WHAT TO WORK ON
Reproduce the material exactly, omitting nothing.
━━━━━━━━
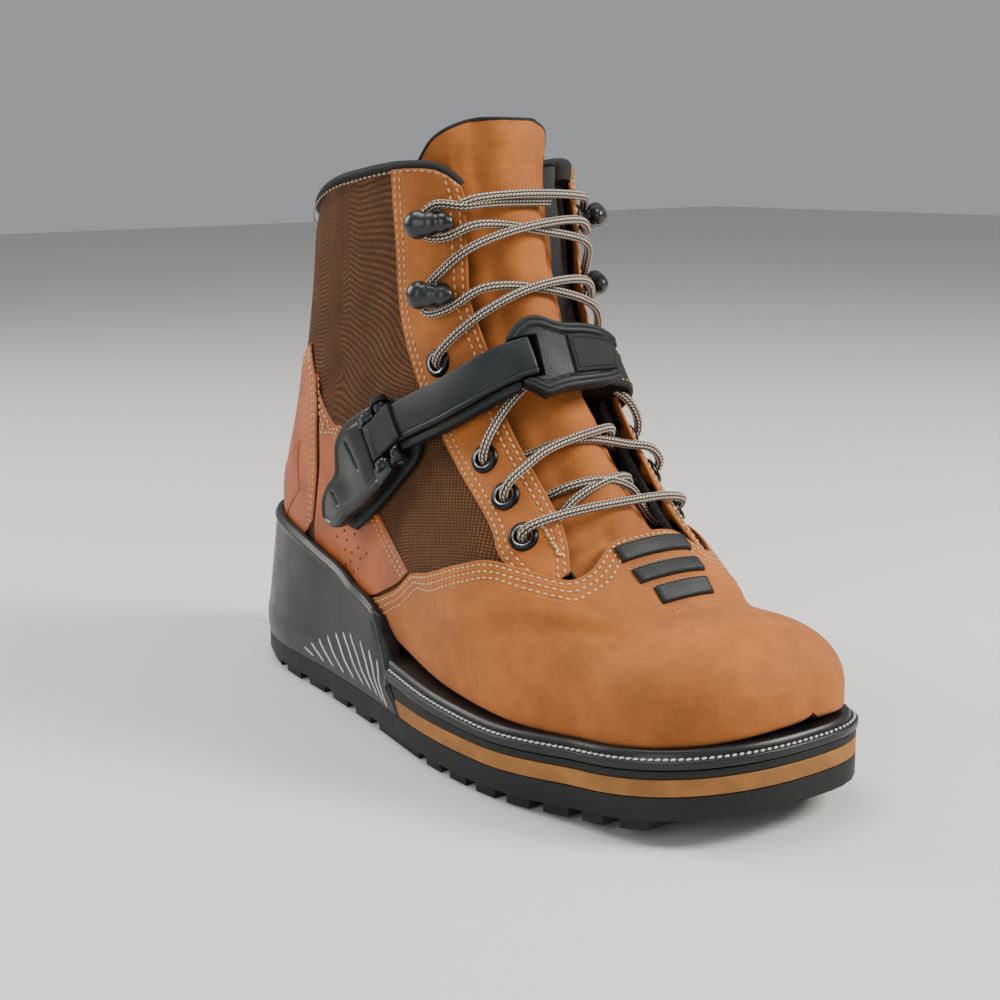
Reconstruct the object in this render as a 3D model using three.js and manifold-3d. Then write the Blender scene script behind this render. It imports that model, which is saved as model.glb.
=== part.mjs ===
// A right steel toe work boot: a leather and textile upper lasted over a steel toe cap, on a
// welted sole with a moulded heel cup, laced through eyelets and hooks, with an instep buckle.
// Millimetres. +Z is up, the toe points along -Y and the lateral (outer) side is -X.
// The origin is on the ground below the waist of the sole.

import * as THREE from 'three';
import { mergeVertices } from 'three/addons/utils/BufferGeometryUtils.js';
import Module from 'manifold-3d';

const wasm = await Module();
wasm.setup();

// ---------------------------------------------------------------- driving sizes

const upperLength = 300;        // heel to toe, over the leather
const upperWidth = 104;         // across the ball, over the leather
const shaftHeight = 198;        // feather line up to the collar at the front
const gap = 0.3;                // between pieces that touch
const plyGap = 0.7;             // between the plies of the upper, for glue and seams

const lugHeight = 4;            // sole stack, from the ground up
const outsoleThickness = 12;
const stripeThickness = 6;
const midsoleThickness = 2.7;
const weltThickness = 4.1;
const soleMargin = 4.5;         // how far the sole stands out past the upper
const heelRise = 12;            // extra height of the upper's floor at the heel
const toeSpring = 7.5;          // lift of the sole under the tip of the toe
const toeSwing = 9;             // how far the toe is swung towards the medial side

const leather = 1.6;            // sheet thicknesses
const textile = 1.1;
const liningThickness = 1.8;
const steelCap = 2;
const boardThickness = 1.2;
const footbedThickness = 4;

const eyeletBore = 6.6;         // fittings
const eyeletFlange = 11;
const hookBall = 10.4;
const laceDiameter = 3.2;

const strapWidth = 15.5;        // instep buckle
const strapThickness = 2.2;
const leverThickness = 3.6;
const pinDiameter = 3;
const barrelDiameter = 7;
const toggleArm = 9;            // base axle to strap pin
const rivetDiameter = 7;

// ---------------------------------------------------------------- the last

const DEG = Math.PI / 180;
const featherHeight = outsoleThickness + stripeThickness + midsoleThickness + weltThickness + 4 * gap;
const kx = upperWidth / 104;
const ky = upperLength / 300;
const kz = shaftHeight / 198;

const mix = (a, b, t) => a + (b - a) * t;
const clamp = (t, low = 0, high = 1) => Math.min(high, Math.max(low, t));
const smooth = (t) => clamp(t) ** 2 * (3 - 2 * clamp(t));
const power = (v, e) => Math.sign(v) * Math.abs(v) ** e;

// Sections run from the toe to the collar. Each one spans from the ridge (front line) to the
// floor (which becomes the heel's back line), and is a superellipse that is widest at `belly`
// of the way up. Columns: ridge y, ridge z, floor y, floor z (z above the feather line), lateral
// and medial half widths, belly, exponents of the ridge side and of the floor side.
const firstSection = 0.2;
const sectionStep = 0.08;
const sections = [
  [-100, 38, -100, -1, 53, 39, 0.30, 2.4, 8],
  [-82, 55, -66, 0, 58, 46, 0.30, 2.2, 8],
  [-64, 76, -26, 1.5, 57, 47, 0.32, 2.3, 7],
  [-48, 96, 22, 4.2, 50, 45, 0.36, 2.5, 5],
  [-35, 115, 78, 8, 44, 43, 0.42, 2.8, 3],
  [-26, 132, 130, 12, 42, 42, 0.46, 2.9, 2.6],
  [-19, 147, 150, 34, 41, 42, 0.50, 3.0, 2.4],
  [-15, 161, 137, 79, 40, 42, 0.50, 3.0, 2.2],
  [-12, 174, 121, 124, 41, 42, 0.50, 3.1, 2.2],
  [-9, 186, 112, 159, 42, 42, 0.50, 3.1, 2.2],
  [-6, 198, 107, 190, 42, 42, 0.50, 3.1, 2.2],
];
const toeLength = 49;           // from the first section to the tip
const toeCentre = 3;            // the first section's centre, towards medial
const toePlan = 2.5;            // exponents of the toe in plan and in profile
const toeProfile = 2.3;

function column(k, s) {
  const last = sections.length - 1;
  const place = (s - firstSection) / sectionStep;
  const i = clamp(Math.floor(place), 0, last - 1);
  const t = place - i;
  const at = (j) => sections[clamp(j, 0, last)][k];
  const a = at(i);
  const b = at(i + 1);
  const ma = i === 0 ? b - a : (b - at(i - 1)) / 2;
  const mb = i === last - 1 ? b - a : (at(i + 2) - a) / 2;
  if (t < 0) return a;
  if (t > 1) return b + (t - 1) * mb;
  const t2 = t * t;
  const t3 = t2 * t;
  return (2 * t3 - 3 * t2 + 1) * a + (t3 - 2 * t2 + t) * ma + (3 * t2 - 2 * t3) * b + (t3 - t2) * mb;
}

const forward = (y) => Math.max(0, (-60 * ky - y) / (90 * ky));
const spring = (y) => toeSpring * forward(y) ** 1.5;
const swing = (y) => toeSwing * forward(y) ** 2;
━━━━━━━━
IN RESPONSE
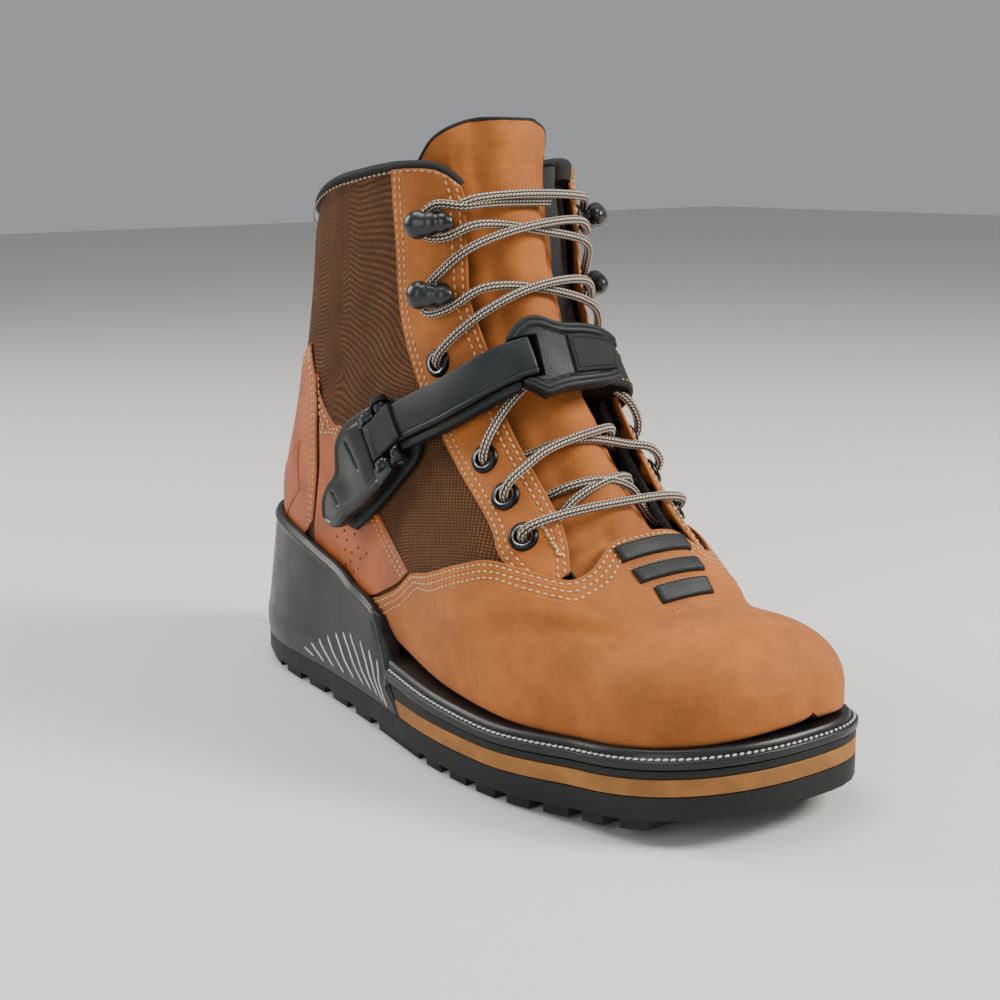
Reconstruct the object in this render as a 3D model using three.js and manifold-3d. Then write the Blender scene script behind this render. It imports that model, which is saved as model.glb.
=== part.mjs ===
// A right steel toe work boot: a leather and textile upper lasted over a steel toe cap, on a
// welted sole with a moulded heel cup, laced through eyelets and hooks, with an instep buckle.
// Millimetres. +Z is up, the toe points along -Y and the lateral (outer) side is -X.
// The origin is on the ground below the waist of the sole.

import * as THREE from 'three';
import { mergeVertices } from 'three/addons/utils/BufferGeometryUtils.js';
import Module from 'manifold-3d';

const wasm = await Module();
wasm.setup();

// ---------------------------------------------------------------- driving sizes

const upperLength = 300;        // heel to toe, over the leather
const upperWidth = 104;         // across the ball, over the leather
const shaftHeight = 198;        // feather line up to the collar at the front
const gap = 0.3;                // between pieces that touch
const plyGap = 0.7;             // between the plies of the upper, for glue and seams

const lugHeight = 4;            // sole stack, from the ground up
const outsoleThickness = 12;
const stripeThickness = 6;
const midsoleThickness = 2.7;
const weltThickness = 4.1;
const soleMargin = 4.5;         // how far the sole stands out past the upper
const heelRise = 12;            // extra height of the upper's floor at the heel
const toeSpring = 7.5;          // lift of the sole under the tip of the toe
const toeSwing = 9;             // how far the toe is swung towards the medial side

const leather = 1.6;            // sheet thicknesses
const textile = 1.1;
const liningThickness = 1.8;
const steelCap = 2;
const boardThickness = 1.2;
const footbedThickness = 4;

const eyeletBore = 6.6;         // fittings
const eyeletFlange = 11;
const hookBall = 10.4;
const laceDiameter = 3.2;

const strapWidth = 15.5;        // instep buckle
const strapThickness = 2.2;
const leverThickness = 3.6;
const pinDiameter = 3;
const barrelDiameter = 7;
const toggleArm = 9;            // base axle to strap pin
const rivetDiameter = 7;

// ---------------------------------------------------------------- the last

const DEG = Math.PI / 180;
const featherHeight = outsoleThickness + stripeThickness + midsoleThickness + weltThickness + 4 * gap;
const kx = upperWidth / 104;
const ky = upperLength / 300;
const kz = shaftHeight / 198;

const mix = (a, b, t) => a + (b - a) * t;
const clamp = (t, low = 0, high = 1) => Math.min(high, Math.max(low, t));
const smooth = (t) => clamp(t) ** 2 * (3 - 2 * clamp(t));
const power = (v, e) => Math.sign(v) * Math.abs(v) ** e;

// Sections run from the toe to the collar. Each one spans from the ridge (front line) to the
// floor (which becomes the heel's back line), and is a superellipse that is widest at `belly`
// of the way up. Columns: ridge y, ridge z, floor y, floor z (z above the feather line), lateral
// and medial half widths, belly, exponents of the ridge side and of the floor side.
const firstSection = 0.2;
const sectionStep = 0.08;
const sections = [
  [-100, 38, -100, -1, 53, 39, 0.30, 2.4, 8],
  [-82, 55, -66, 0, 58, 46, 0.30, 2.2, 8],
  [-64, 76, -26, 1.5, 57, 47, 0.32, 2.3, 7],
  [-48, 96, 22, 4.2, 50, 45, 0.36, 2.5, 5],
  [-35, 115, 78, 8, 44, 43, 0.42, 2.8, 3],
  [-26, 132, 130, 12, 42, 42, 0.46, 2.9, 2.6],
  [-19, 147, 150, 34, 41, 42, 0.50, 3.0, 2.4],
  [-15, 161, 137, 79, 40, 42, 0.50, 3.0, 2.2],
  [-12, 174, 121, 124, 41, 42, 0.50, 3.1, 2.2],
  [-9, 186, 112, 159, 42, 42, 0.50, 3.1, 2.2],
  [-6, 198, 107, 190, 42, 42, 0.50, 3.1, 2.2],
];
const toeLength = 49;           // from the first section to the tip
const toeCentre = 3;            // the first section's centre, towards medial
const toePlan = 2.5;            // exponents of the toe in plan and in profile
const toeProfile = 2.3;

function column(k, s) {
  const last = sections.length - 1;
  const place = (s - firstSection) / sectionStep;
  const i = clamp(Math.floor(place), 0, last - 1);
  const t = place - i;
  const at = (j) => sections[clamp(j, 0, last)][k];
  const a = at(i);
  const b = at(i + 1);
  const ma = i === 0 ? b - a : (b - at(i - 1)) / 2;
  const mb = i === last - 1 ? b - a : (at(i + 2) - a) / 2;
  if (t < 0) return a;
  if (t > 1) return b + (t - 1) * mb;
  const t2 = t * t;
  const t3 = t2 * t;
  return (2 * t3 - 3 * t2 + 1) * a + (t3 - 2 * t2 + t) * ma + (3 * t2 - 2 * t3) * b + (t3 - t2) * mb;
}

const forward = (y) => Math.max(0, (-60 * ky - y) / (90 * ky));
const spring = (y) => toeSpring * forward(y) ** 1.5;
const swing = (y) => toeSwing * forward(y) ** 2;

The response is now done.